La grande bourgeoisie libérale, dont à l’évidence le libéralisme économique était meurtrier depuis deux siècles, paraissait recevoir la bénédiction de la Mère des Pauvres – la bourgeoisie trônant sur le velours des premiers rangs de l’église, compulsant son missel, défendant « les valeurs », « l’école libre »…
La profonde tristesse engendrée par ces « libéraux » si souvent inconscients de leur propre mépris à l’égard des peuples qu’ils exploitent – leur demandant même de dire merci –, ne pouvait pas simplement s’apaiser pour moi dans l’amour chrétien. Ma foi avait besoin de la raison : comment expliquer cette apparente alliance contradictoire non pas du trône et de l’autel mais de la bourse et de l’autel ?
Beaucoup, par réaction devant cette apparence, se réfugièrent dans le gauchisme ou l’alter mondialisme, leur révolte contre l’hypocrisie de l’argent réveillant des discours antisémites que l’on croyait révolus : la bourgeoisie montre souvent mieux ses travers dans le libéralisme américain, donnant ainsi un puissant ressort à la cause palestinienne écrasée par Israël son allié. Le libéral de bonne foi comme l’alter mondialiste insatisfait ne peuvent pas ne pas comprendre qu’il faut un « alter alter mondialisme », c’est-à-dire une relation à l’argent exempte totalement des erreurs où se sont fourvoyés les divers totalitarismes et qui ont conduit objectivement à la presque disparition du peuple juif en Europe. Ce ne serait pas une théorie économique, mais plutôt à la manière d’Aristote une réflexion fondée sur le seul réel.
C’est vrai que sans son allié on peut se demander ce qu’il resterait d’Israël et de ses habitants. L’argent doit donc parfois être loué, car il peut servir à la liberté et il a été utile à la libération de l’Europe comme à la reconstruction d’Israël.
Pascal reste en cela indépassable : « Il est juste que ce qui est juste soit suivi, il est nécessaire que ce qui est fort soit suivi. La justice sans force est impuissante ; la force sans la justice est tyrannique. »

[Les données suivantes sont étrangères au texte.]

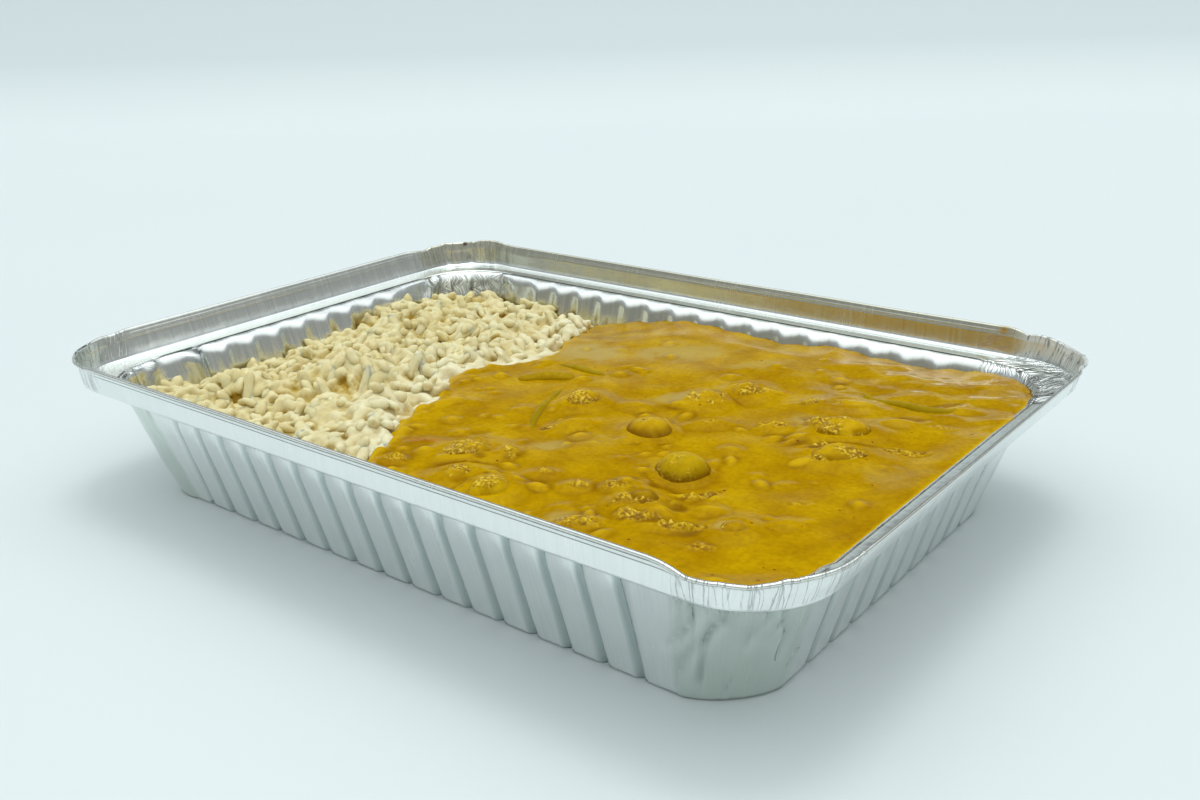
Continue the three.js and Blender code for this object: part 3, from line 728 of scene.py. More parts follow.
def foil_material():
    """Bright rolled foil: fine drawn streaks, faint crinkles, and fine folds in the crushed corners, with
    painted shade in its grooves, lines, folds and pleats, and painted highlights along some creases.
    """
    foil = Shading("foil", IOR=1.45)
    around, up = foil.attribute("around"), foil.attribute("up")
    streaks = foil.noise(foil.vector(foil.times(around, 1.7), foil.times(up, 0.05)), 1.0, 5.0)
    mottle = foil.noise(foil.place(), 90.0)
    crinkle = foil.noise(foil.place(), 260.0, 4.0)
    foil.use("Roughness", foil.times_plus(mottle, 0.14, foil.fit(streaks, 0.3, 0.7, 0.08, 0.2)))

    # folds sway round the tray and run up it, pleats lean a little
    swing = foil.noise(foil.vector(foil.times(around, 0.12), foil.times(up, 0.2)), 1.0, 1.0)
    swaying = foil.times(foil.times_plus(swing, 9.0, around), 0.9)
    folds = foil.off_middle(foil.noise(foil.vector(swaying, foil.times(up, 0.06)), 1.0, 2.0))
    folds = foil.math("MINIMUM", foil.times(folds, 9.0), 1.0)
    crushed = foil.attribute("crushed")
    # fold lines: painted shade in the creases of the crushed corners
    fold_lines = foil.times(foil.fit(folds, 0.0, 0.5, 1.0, 0.0), foil.fit(crushed, 0.2, 0.8))
    leaning = foil.times_plus(up, 0.10, foil.times(around, 0.8))
    pleats = foil.off_middle(foil.noise(foil.vector(leaning, foil.times(up, 0.05)), 1.0))
    # pleats: upright lines of painted shade on the lip
    pleats = foil.times(foil.fit(pleats, 0.0, 0.03, 1.0, 0.0), foil.attribute("pleated"))

    colour = foil.ramp(streaks, STREAK_COLOURS)
    for mark, strength, tint in FOIL_LINES:
        colour = foil.mix(foil.times(foil.attribute(mark), strength), colour, tint)
    for mark, tint in FOIL_TINTS:
        colour = foil.mix(foil.attribute(mark), colour, tint, "MULTIPLY")
    stain, spot = foil.attribute("stain"), foil.attribute("spot")
    # the fold lines and pleats lay painted shade over the colour; the stains and spots are the foil's own
    # marks
    tints = (FOLD_SHADE_COLOUR, PLEAT_SHADE_COLOUR, STAIN_COLOUR, SPOT_COLOUR)
    for cover, tint in zip((fold_lines, pleats, stain, spot), tints):
        colour = foil.mix(cover, colour, tint)
    foil.use("Base Color", colour)
    not_metal = foil.math("MAXIMUM", foil.attribute("matte"), foil.math("MAXIMUM", stain, spot))
    foil.use("Metallic", foil.math("SUBTRACT", 1.0, not_metal))

    normal = foil.bump(crinkle, 0.06, 0.0006)
    normal = foil.bump(mottle, 0.12, 0.002, normal)
    normal = foil.bump(streaks, 0.06, 0.0003, normal)
    normal = foil.bump(foil.times(folds, crushed), 0.4, 0.0005, normal)
    normal = foil.bump(pleats, 0.5, 0.0003, normal)
    foil.use("Normal", normal)
    return foil.material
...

Buber disait « Une terre pour deux peuples » : la paix entre ces deux peuples se fera par la justice et la force. Et la force est surtout l’argent. C’est pourquoi il est aussi un instrument de la paix. Comment l’argent sang du Pauvre peut-il être acteur pacifique ? Certaines hypothèses ont le mérite, par le doute, d’animer la flamme de l’Espérance. Mais le plus difficile est de ne pas avoir peur de ce qui nous semble vrai. Le plus terrible dans la recherche est finalement d’être libre dans la vérité. Les questions que nous rencontrons sont tellement élevées qu’elles donnent le vertige à celui qui ose les poser, mais elles ne viennent pas de lui : c’est le réel qui est plus grand que prévu. Être libre ici, c’est ne pas rabaisser la réalité mais oser la croire plus grande que nous pouvons l’imaginer. Les savants physiciens disent souvent que ce qui les freine le plus, c’est la difficulté de faire des hypothèses suffisamment folles pour approcher de la réalité toujours plus folle que nos hypothèses les plus audacieuses. Ainsi c’est peut-être surtout de l’audace dont nous avons besoin pour ne pas nous laisser surprendre à nouveau (comme acteur ou victime) par les forces de destruction qui n’en manquent pas. Notre audace ne sera que la simple audace philosophique : accepter que la contradiction puisse faire avancer la vérité. Il ne s’agit pas tant de la dialectique hégélienne que du dialogue socratique sans préjugé et sans manichéisme.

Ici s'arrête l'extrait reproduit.